Quello che è stato ottenuto in questo modo è la stabilizzazione della vita delle persone, un sollievo per i pensionati, una ripresa dei salari, la protezione dell’occupazione e una maggiore giustizia fiscale. Dall’altro lato, con questo aumento della domanda aggregata, l’economia reagirà immediatamente in modo positivo.
Allora, che cosa manca?
Questi accordi mancano di risposte strutturali per l’investimento, per la gestione del bilancio estero, e per migliorare l’equilibrio dei redditi. Tutto ciò esige una ristrutturazione del debito. Senza questa, non si vede come disporre di un margine sufficiente per resistere alle pressioni esterne, o per rilanciare l’occupazione. C’è bisogno di investimenti, della creazione di capacità produttive, ed è lo Stato che deve svolgere una funzione strategica in risposta alla recessione prolungata che abbiamo vissuto.

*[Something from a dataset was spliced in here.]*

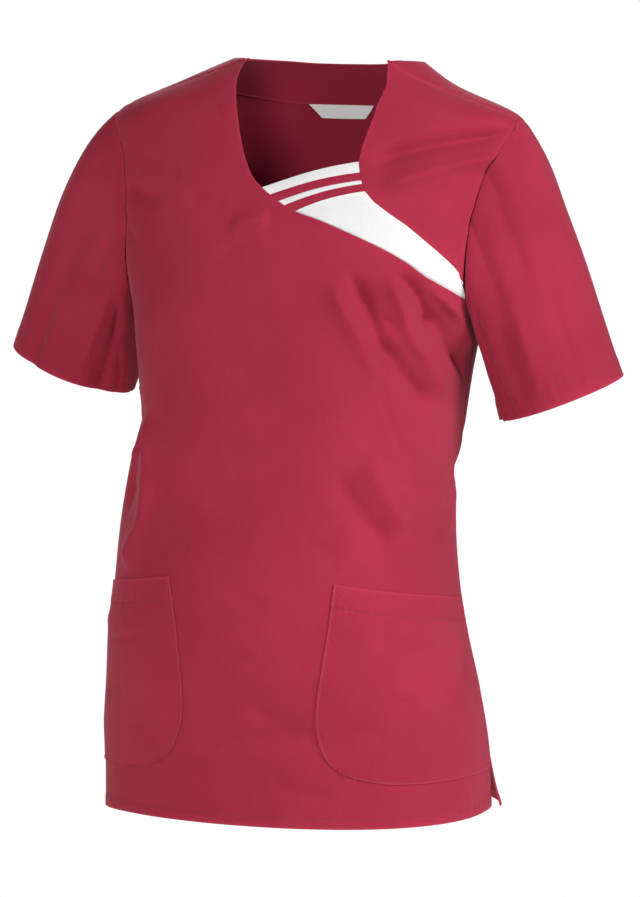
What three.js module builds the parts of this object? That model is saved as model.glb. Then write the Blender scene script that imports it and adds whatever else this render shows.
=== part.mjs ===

Inoltre non si può anticipare quali saranno le condizioni di Bruxelles o di Berlino, della Banca centrale europea o delle agenzie di valutazione [rating], ma non saranno favorevoli. Bisogna ricordare che due giorni dopo le elezioni, la Commissione europea ha pubblicato un comunicato che esigeva nuove misure sulla sicurezza sociale, e che la questione continuerà ad essere un terreno di scontro. O ancora, che le agenzie di valutazione hanno minacciato la Repubblica portoghese. Infine, il caso del Novo Banco esploderà prima dell’estate, con perdite importanti per il bilancio, bisogni di ricapitalizzazione o di un processo di risoluzione che dovrà tenere conto delle esigenze tecniche allo scopo di proteggere il bene pubblico e ridurre il debito estero.
Tali sono i problemi che busseranno alla nostra porta nei mesi e anni a venire. La nuova maggioranza lo sa, ed è per questo che nell’accordo, una clausola di salvaguardia garantisce che, di fronte a situazioni di bilancio impreviste o situazioni nuove, la risposta non sarà mai l’aumento delle tasse sull’occupazione, o la riduzione dei salari e delle pensioni. Conviene dunque cominciare a prepararsi su quale sarà la risposta poiché l’imprevisto arriverà prima del nuovo bilancio.